In connection with that crucial confrontation, of great importance is yesterday’s Proclamation by the President of the United States, entitled: Proclamation on the 850th Anniversary of the Martyrdom of Saint Thomas Becket / The White House. The text of the Proclamation follows below:

https://www.whitehouse.gov/presidential-actions/proclamation-850th-anniversary-martyrdom-saint-thomas-becket/.

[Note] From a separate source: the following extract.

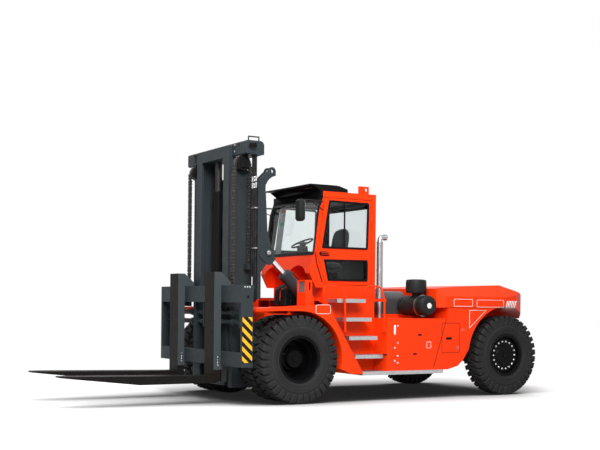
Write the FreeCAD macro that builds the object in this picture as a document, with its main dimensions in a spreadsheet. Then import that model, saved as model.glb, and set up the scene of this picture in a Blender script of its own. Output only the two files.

It would be difficult to exaggerate the significance of this statement, coming as it does at a time of severe national stress and anxiety. Saint Thomas á Becket was born in the early 1100’s, a time when the kings presumed the right to name bishops and even give them the symbols of their spiritual office. This practice, known as “lay investiture,” caused great damage to the church and injury to the people, when kings would choose their friends, political and military supporters, as bishops who could be counted on to favor the fortunes of the Crown rather than the Cross, a earthly king rather than Christ the King. Thus, worldly and venal opportunists were intruded into the highest office of the church (sound familiar?). When King Henry succeeded in foisting upon the Church his friend Thomas as the Archbishop of Canterbury, he must have congratulated himself for gaining complete dominion over the State of England and the Church in England. But God had other plans.

No sooner had Thomas received the priesthood of Christ and the Archbishopric of Canterbury, than he manifested a resolve to be faithful to Christ’s priesthood and the Church it served. The more Henry tried to first use, then abuse, his former drinking buddy in order to seize power and revenue from the Church and to impose his rapacious will over the clergy and the faithful, the more resolutely did Thomas resist him. Thomas placed himself in great danger by doing so, but he would be faithful to his charge at all costs. He proved himself to be a true shepherd. He would not betray his allegiance to Christ or His Church to appease the tyrannical rage of the royal power of the realm of England.

No doubt, Thomas foresaw the outcome and embraced it. After Henry muttered within their hearing his wish that someone would “rid him of this troublesome priest,” several of his knights burst into the cathedral as the archbishop was assisting at Vespers on December 29, 1170. So vicious were they in their fury to serve the malice of the king that, it is said, they struck open the skull of St. Thomas and strewed his brains throughout the cathedral – the most worthy and heroic sacrifice of all the cathedral’s Christmas decoration.

Just when it seemed Henry’s victory was complete God gave the devil a great rebuke. King Henry himself ultimately was made to acknowledge the crime and was required to submit to public penance in July of 1174. In dying, Saint Thomas Becket conquered, and the Church began to reclaim her liberties and prerogatives to speak for Christ and to defend the people of England against the pretensions of tyrants. The people of England could soon give thanks at Saint Thomas’ tomb for the Magna Carta of 1215.

We must recall the days of Thomas Becket as a time when all appeared lost in the struggle of the

Church to function when worldly powers seemed to hold an unbreakable stranglehold over it. In our day, the Leftists of all stripes and of all designations – modernists, progressives, socialists,

communists, Democrats, etc. etc. – all chortle their glee at what they expect to be the death stroke for true liberty for faith and morality. They see the executioner’s ax raised and ready to fall to compete their decades of subversion and perversion and, finally, to consummate the electoral fraud they celebrate. But they fail to reckon with the mercy and the grace of God.

The conversion of Saint Thomas á Becket was truly a miracle to grace in the darkest of times. The Proclamation of President Donald Trump calling upon the schools and the churches of America to recall, to honor and to emulate Saint Thomas of Canterbury may well be a point of reckoning for future generations to resolve upon fidelity to God and resistance to all who would attempt to usurp His Sovereignty.

I expect to see you on Sunday, January 3, Rosary in hand, at 2:00 PM outside the Hamilton County Courthouse to plead our cause not before the court of man but the Court of Heaven.